Personal information
- Born: 20 January 1994 (age 32) Chrzanów, Poland

Chess career
- Country: Poland
- Title: Grandmaster (2017)
- FIDE rating: 2478 (July 2026)
- Peak rating: 2594 (August 2017)

= Daniel Sadzikowski =

Polish chess grandmaster (born 1994)

Daniel Sadzikowski (born 20 January 1994) is a Polish chess Grandmaster (GM) (2017).

== Biography ==
In 2001, in the village of Załęcze Wielkie, Daniel Sadzikowski won the title of Polish Chess Championship of Preschoolers. In the following years, he competed many times in the finals of the Polish Youth Chess Championships in various age groups, winning two medals: gold (Kołobrzeg 2004) and bronze (Wisła 2003), both in the U10 age group. In 2007, he took third place in the open chess championships Podhale held in Rabka-Zdrój. In 2009, he single-handedly won the open international chess tournament in Mariánské Lázně, while in Varna he won the silver medal in the European School Chess Teams Championship, representing the School Complex No. 1 in Chrzanów. In 2010, he shared 2nd place in the Round-robin tournament in Mariánské Lázně, shared 4th place in the open chess tournament in Varna and achieved the greatest success of his career so far, winning in Porto Carras silver medal in World Youth Chess Championship in U16 age group. In 2011, he won in Iași the title of European Boys' U18 Team Chess Champion, repeating this success in 2012 in Pardubice. In 2014, he shared the 1st place in Góra Świętej Anny and single-handedly won the International Grandmaster Tournament of the Club Polonia Wrocław in Wrocław.

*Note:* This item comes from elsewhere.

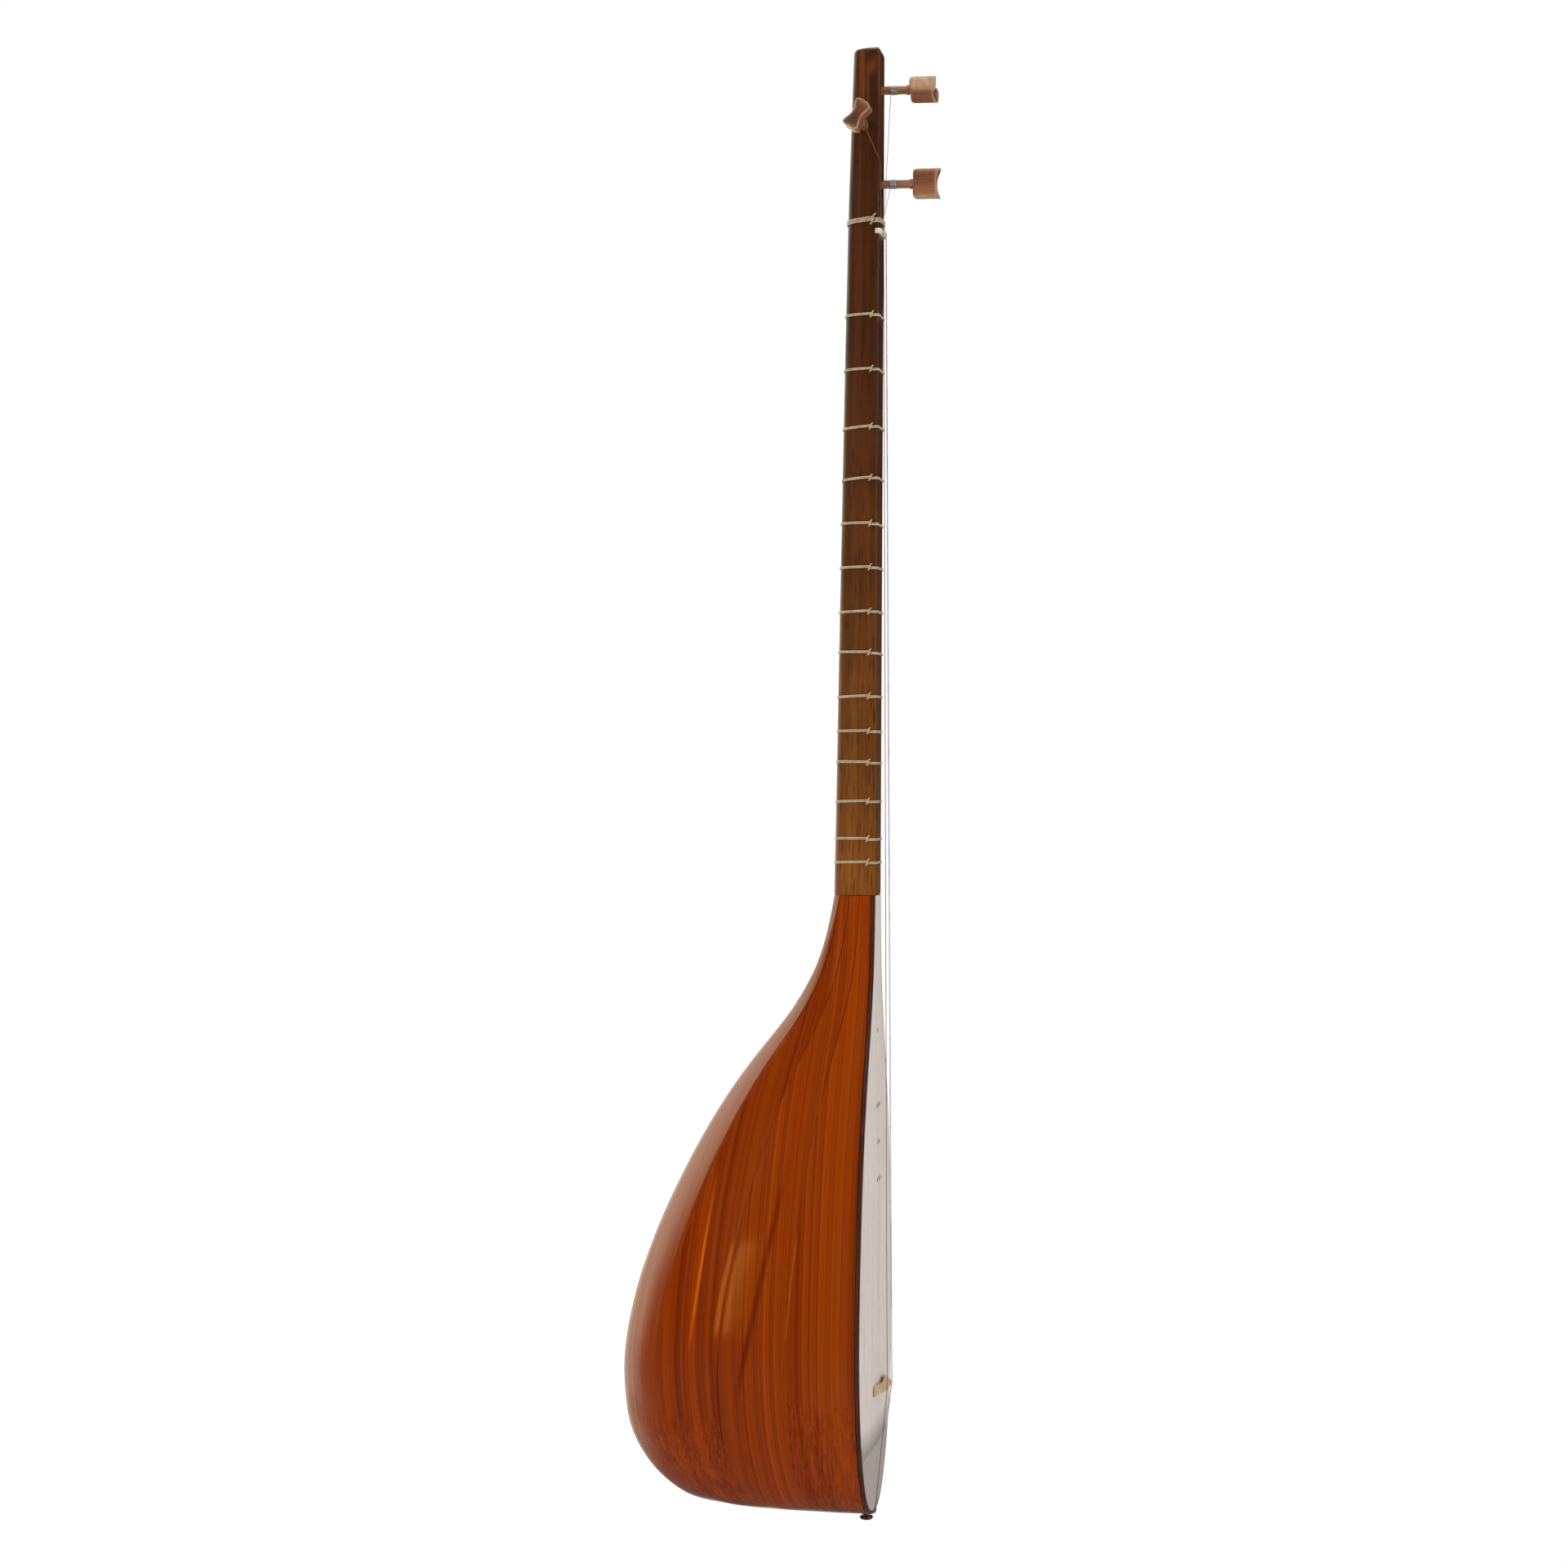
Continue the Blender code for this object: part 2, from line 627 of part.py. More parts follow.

Daniel Sadzikowski has participated many times in the Polish Chess Championships, in which he won a silver medal in 2020.

In 2012, Daniel Sadzikowski was awarded the FIDE International Master (IM) title and received the FIDE Grandmaster (WM) title five years later. He achieved the highest rating in his career so far on August 1, 2017, with a score of 2594 points, he was ranked 11th among Polish chess players.